A replica German city is taking off in Hengqin near Macau, targeting overseas investors seeking a beachhead in China’s new economic hub in the Greater Bay Area.

Hong Kong-listed developer TFG International is spending 1.6 billion yuan (US$229 million) to build the project known as Hengqin German City on a 60,400 square metre site on an island south of Zhuhai in Guangdong province. The island is connected to Macau, the world’s biggest gambling hub, by the 1.76km Lotus Bridge.

The city will feature a main street replete with German architecture, with shops offering German food, beer, medical services and a hi-tech business centre, the developer said. There will be 1,100 office units in four high-rise towers, a 120-room hotel and an international exhibition centre when the development is completed in 2021.

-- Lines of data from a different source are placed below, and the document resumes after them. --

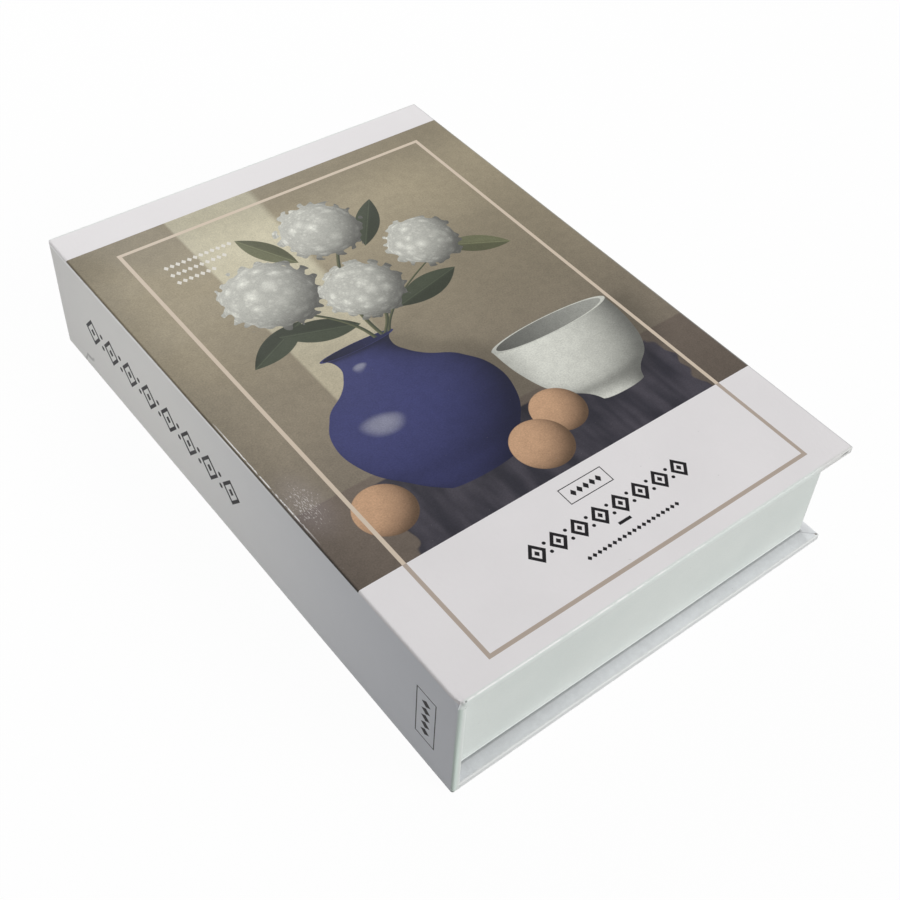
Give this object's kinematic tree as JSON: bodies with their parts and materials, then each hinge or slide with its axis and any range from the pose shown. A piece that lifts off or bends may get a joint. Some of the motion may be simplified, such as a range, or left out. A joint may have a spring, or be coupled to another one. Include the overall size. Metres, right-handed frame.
{
  "type": "book-shaped box",
  "caption": "Rigid greyboard box shaped like a hardback book: a paper-lined tray in a wrapped case, with a hinged front cover that closes on hidden magnets.",
  "frame": {"origin": "middle of the underside of the closed box", "axes": "+X from the spine to the fore edge, +Y from tail to head along the spine, +Z from the back cover up to the front cover"},
  "size_m": [0.17, 0.25, 0.05],
  "materials": {
    "greyboard": "matt",
    "printed_paper": "matt film laminated",
    "liner_paper": "matt",
    "tray_paper": "matt",
    "gummed_tape": "matt",
    "magnet": "nickel plated"
  },
  "bodies": {
    "case": {"back_board": "greyboard", "spine_board": "greyboard", "back_wrap": "printed_paper", "spine_wrap": "printed_paper", "outer_joint": "printed_paper", "inner_joint": "liner_paper", "tray_floor": "greyboard", "tray_head_wall": "greyboard", "tray_tail_wall": "greyboard", "tray_spine_wall": "greyboard", "tray_fore_wall": "greyboard", "rail_wall": "greyboard", "rail_cap": "greyboard", "tray_magnets": "magnet", "corner_stays": "gummed_tape", "tray_wrap": "tray_paper", "tray_liner": "tray_paper"},
    "lid": {"front_board": "greyboard", "front_wrap": "printed_paper", "front_liner": "liner_paper", "lid_magnets": "magnet"}
  },
  "joints": [
    {"name": "lid_hinge", "type": "hinge", "parent": "case", "child": "lid", "pos_m": [-0.0841, 0, 0.0491], "axis": [0, -1, 0], "range_deg": [0, 180], "deforming": ["outer_joint", "inner_joint"]}
  ]
}
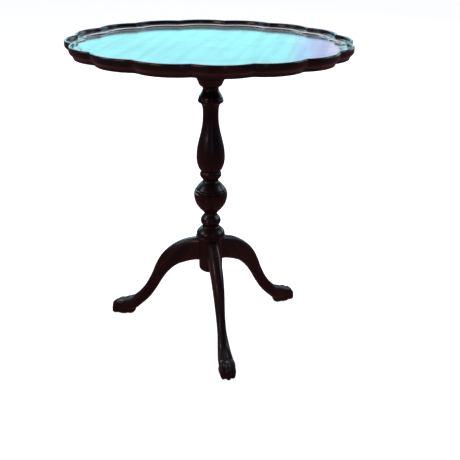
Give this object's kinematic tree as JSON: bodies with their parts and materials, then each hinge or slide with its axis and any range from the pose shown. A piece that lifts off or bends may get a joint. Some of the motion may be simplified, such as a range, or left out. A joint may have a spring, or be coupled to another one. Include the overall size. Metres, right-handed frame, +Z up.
{
  "type": "tilt top table",
  "caption": "Tripod side table with a scalloped, dished round top that tilts upright on a block, a turned baluster column and cabriole legs with carved paw feet.",
  "frame": {"origin": "on the floor under the column axis, at the centre of the top's outline", "axes": "+Z up; the top tilts about an axis along +Y, its -X edge rising; the front leg points close to -Y"},
  "size_m": [0.636, 0.636, 0.714],
  "materials": {
    "polished_mahogany": "dark French-polished mahogany, glossy",
    "plain_wood": "dark wood, unpolished and matt",
    "screw_iron": "dark iron, dull",
    "pin_steel": "bare steel, dull",
    "catch_brass": "aged brass, satin"
  },
  "bodies": {
    "base": {"column": "polished_mahogany", "tenon_wedge": "plain_wood", "block": "plain_wood", "pivot_pin_front": "pin_steel", "pivot_pin_rear": "pin_steel", "leg_front": "polished_mahogany", "leg_right": "polished_mahogany", "leg_left": "polished_mahogany", "keeper_plate": "catch_brass", "keeper_screw_1": "catch_brass", "keeper_screw_2": "catch_brass"},
    "top": {"top_board": "polished_mahogany", "bearer_front": "plain_wood", "bearer_rear": "plain_wood", "bearer_screw_1": "screw_iron", "bearer_screw_2": "screw_iron", "bearer_screw_3": "screw_iron", "bearer_screw_4": "screw_iron", "bearer_screw_5": "screw_iron", "bearer_screw_6": "screw_iron", "bearer_screw_7": "screw_iron", "bearer_screw_8": "screw_iron", "catch_case": "catch_brass", "catch_screw_1": "catch_brass", "catch_screw_2": "catch_brass", "catch_screw_3": "catch_brass", "catch_screw_4": "catch_brass"},
    "bolt": {"catch_bolt": "catch_brass", "catch_knob": "catch_brass"}
  },
  "joints": [
    {"name": "top_tilt", "type": "hinge", "parent": "base", "child": "top", "pos_m": [0.0543, 0, 0.665], "axis": [0, 1, 0], "range_deg": [0, 90]},
    {"name": "catch_slide", "type": "slide", "parent": "top", "child": "bolt", "axis": [-1, 0, 0], "range_m": [0, 0.009], "stiffness_N_per_m": 300, "springref_m": -0.008}
  ]
}
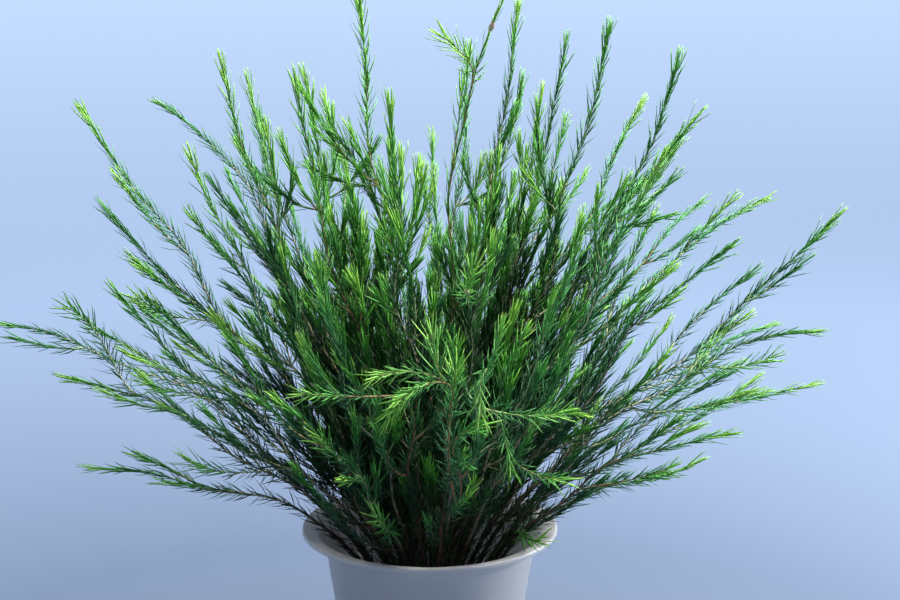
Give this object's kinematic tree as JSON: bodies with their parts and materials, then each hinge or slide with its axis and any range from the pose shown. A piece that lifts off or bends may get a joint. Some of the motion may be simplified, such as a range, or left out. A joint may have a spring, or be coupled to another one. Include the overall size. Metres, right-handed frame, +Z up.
{
  "type": "bunch of bottlebrush stems in a flower bucket",
  "caption": "Full bunch of cut evergreen stems with fine needle leaves, fanned out of a tapered white flower bucket with a flared lip.",
  "frame": {"origin": "centre of the bucket's flat underside", "axes": "+Z up, +X to the right of the bunch as it is seen from its front, -Y towards the viewer"},
  "size_m": [0.8832, 0.7132, 0.7919],
  "materials": {
    "bucket_plastic": "semi-gloss white moulded plastic",
    "leafy_stem": "satin green needles on woody twigs",
    "water": "clear still water"
  },
  "bodies": {
    "root": {"bucket": "bucket_plastic", "leafy_stem_01": "leafy_stem", "leafy_stem_02": "leafy_stem", "leafy_stem_03": "leafy_stem", "leafy_stem_04": "leafy_stem", "leafy_stem_05": "leafy_stem", "leafy_stem_06": "leafy_stem", "leafy_stem_07": "leafy_stem", "leafy_stem_08": "leafy_stem", "leafy_stem_09": "leafy_stem", "leafy_stem_10": "leafy_stem", "leafy_stem_11": "leafy_stem", "leafy_stem_12": "leafy_stem", "leafy_stem_13": "leafy_stem", "leafy_stem_14": "leafy_stem", "leafy_stem_15": "leafy_stem", "leafy_stem_16": "leafy_stem", "leafy_stem_17": "leafy_stem", "leafy_stem_18": "leafy_stem", "leafy_stem_19": "leafy_stem", "leafy_stem_20": "leafy_stem", "leafy_stem_21": "leafy_stem", "leafy_stem_22": "leafy_stem", "leafy_stem_23": "leafy_stem", "leafy_stem_24": "leafy_stem", "leafy_stem_25": "leafy_stem", "leafy_stem_26": "leafy_stem", "leafy_stem_27": "leafy_stem", "leafy_stem_28": "leafy_stem", "leafy_stem_29": "leafy_stem", "leafy_stem_30": "leafy_stem", "leafy_stem_31": "leafy_stem", "leafy_stem_32": "leafy_stem", "leafy_stem_33": "leafy_stem", "leafy_stem_34": "leafy_stem", "leafy_stem_35": "leafy_stem", "leafy_stem_36": "leafy_stem", "leafy_stem_37": "leafy_stem", "leafy_stem_38": "leafy_stem", "leafy_stem_39": "leafy_stem", "leafy_stem_40": "leafy_stem", "leafy_stem_41": "leafy_stem", "leafy_stem_42": "leafy_stem", "leafy_stem_43": "leafy_stem", "leafy_stem_44": "leafy_stem", "leafy_stem_45": "leafy_stem", "leafy_stem_46": "leafy_stem", "leafy_stem_47": "leafy_stem", "leafy_stem_48": "leafy_stem", "leafy_stem_49": "leafy_stem", "leafy_stem_50": "leafy_stem", "water": "water"}
  },
  "joints": []
}
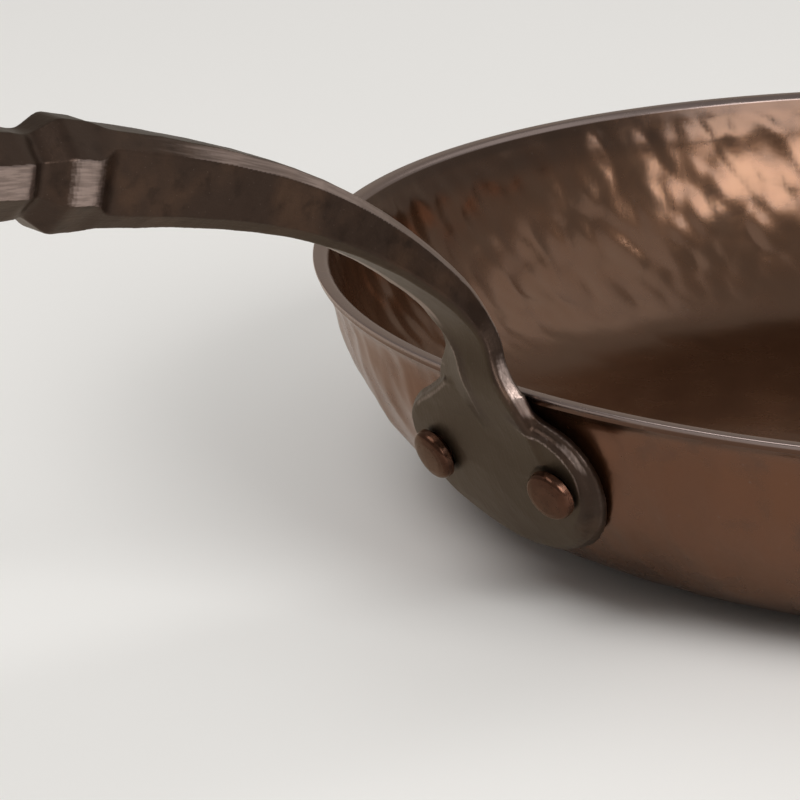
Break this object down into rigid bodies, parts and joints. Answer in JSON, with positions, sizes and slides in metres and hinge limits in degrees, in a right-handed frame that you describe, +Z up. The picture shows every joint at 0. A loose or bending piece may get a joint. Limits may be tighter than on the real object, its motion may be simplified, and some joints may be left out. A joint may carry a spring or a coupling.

“The project can serve as an alternative for German firms entering the GBA,” said Albert Yu Shun-hui, co-chairman of TFG. “It will target more than 500 German firms, or companies in Hong Kong and Macau involved in German technology and business, to set up offices there.”

TFG has generated 230 million yuan from the sale of 200 office units when it launched the first round of sale last November, Yu added. The second round of sale has been suspended because of the coronavirus outbreak that has prompted the local government to close all casinos for two weeks from February 4.

Yu, who is based in Hong Kong, said Siemens has agreed to set up a base in the project to study feasibility of the location for making electric cars to cater to the Chinese market. Tesla rolled out its first Made-in-China electric cars from its US$5 billion plant in Lingang near Shanghai last month.



“We are also in talks with Siemens to team up with University of Macau to provide learning courses for students,” he added. “This is not just a property project. It will also help promote education and tourism.”

The Greater Bay Area represents China’s economic blueprint to link nine Chinese cities in the Pearl River Delta with Macau and Hong Kong, and turn them into a new financial and business hub to rival San Francisco and Tokyo. The cluster made up about one-eighth of China’s economy in 2017, with a population larger than the UK and twice that of Canada.

TFG owns a 70 per cent stake in the venture, while the other 30 per cent is held by Tony Un Chong San, chairman of the German Macau Business Association.

The German-themed city adds to some 1,000 towns across mainland China that replicate certain European cities. The Sky City in Hangzhou, Zhejiang province features Parisian architecture and a 108-metre tall replica of the Eiffel Tower, while the Austrian village of Hallstatt was reconstructed in Huizhou in Guangdong province. A copy of Stratford-upon-Avon, Shakespeare’s birthplace, is due in 2022 in Fuzhou in Jiangxi province.

For Hengqin German City, Yu said the developer will only sell half of the properties, and retain and manage the balance in its books to ensure its long-term sustainability. He is confident sales can increase when the coronavirus outbreak comes under control.

“The viral outbreak will only be a short-term hiccup,” he said. “Things will return to normal once the epidemic is contained. The suspension of sales is also for the safety of our staff.”